There are many things I enjoy about the Thanksgiving Holiday. I love the food, the football, and spending time with family. However, one thing I find incredibly annoying about Turkey Day is the constant complaining about Black Friday and “corporate greed.” One look at my Facebook newsfeed last week showed a list of people complaining about the shopping madness and greed parade that is Black Friday. If you watched the news at all last weekend, you saw that the labor unions planned Black Friday strikes at places like Walmart and LAX Airport. It seems like Black Friday is hated by everyone, but how come it still exists? If it was solely corporate greed that fueled Black Friday’s existence, why do participant consumers spend their Thanksgiving Evening in line waiting for the best deals they find all year?

Progressives love to shame the corporations for this shopping holiday, but what really makes Black Friday exist is the greed of the consumer. If the consuming class of America felt that amazing deals offered on the day after Thanksgiving were immoral, they would subsequently stop participating. This would send a message to the retailers that undermining the values of Thanksgiving is not morally or financially viable. However, the “greed” of the consumer lingers on, which means Black Friday is here to stay. I say that is a good thing! There is nothing wrong with this definition of the word “greed.” The desire to “own stuff” fuels our economy; since people want stuff, this creates the demand to produce stuff; the demand to produce stuff creates the demand to work. Work creates the privilege of spending money, which starts the circle over again with the desire of “owning stuff.” Liberals will continue to whine about corporate profits, but when you ask people who struck a great deal on a 50’’ LCD TV, I am sure they will tell you they are just as satisfied as the corporation who sold it to them.

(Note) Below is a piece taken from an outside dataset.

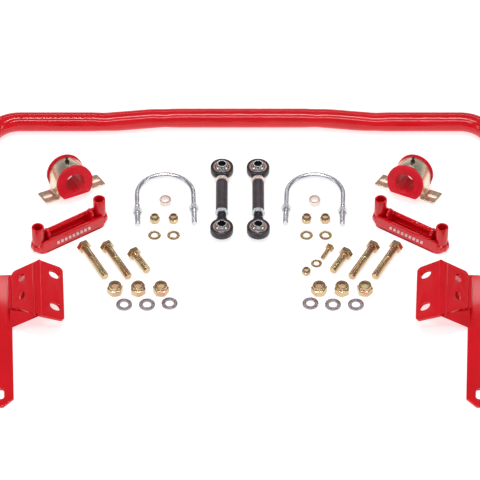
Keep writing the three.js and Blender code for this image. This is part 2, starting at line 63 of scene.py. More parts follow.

As someone who works in retail as a second job, I understand that leaving the dinner table Thanksgiving Night to go to work is no fun. But work is work! Last Thanksgiving I clocked in at 9:30pm and worked with a 100+ degree fever. This year I worked over 12 hours on Black Friday at two separate jobs. I’ll admit that this wasn’t my ideal holiday weekend, but after seeing the hefty paycheck that it produced, I have no regrets. In fact, it will only make me work harder! Black Friday offers the opportunity to millions of Americans to purchase goods at low prices. Consumers find this to be a great thrill, as do the Corporations. You can say both are greedy, but what’s wrong with that? The consumers get what they want, the retailers get what they want, and the employees get paid, sometimes overtime. If the consumers don’t like it, they don’t have to participate. If the workers want to stay home for the weekend, they can quit. If both the consumers and employees felt that Black Friday was not worth it, the corporations would get the message and seize its Black Friday operations. So far, shoppers and workers have not done so, which tells me they find Black Friday acceptable. This cornucopia of economic activity is a great thing, why ruin it for everyone?

The desire to create a Utopian society where greed doesn’t exist is absurd. Greed is in our DNA, and cannot be usurped. To outlaw Black Friday deals would be incredibly counter-intuitive, as are most legal initiatives such as gun control. Why ban such an economically productive idea such as Black Friday? If both consumers and producers are happy, what is the problem? If you would like to live in a place where the want for material goods does not exist, than I suggest you leave this planet, because such a place is impossible to find. Unbridled capitalism is the system that makes the best use of the inherent human characteristic of greed. Greed will not be ousted, so anyway we can take greed and make it mutually beneficial is the best way. You might not like Black Friday, but the millions of people who participate in it every year sure do, which tells me that it is good thing for the common man.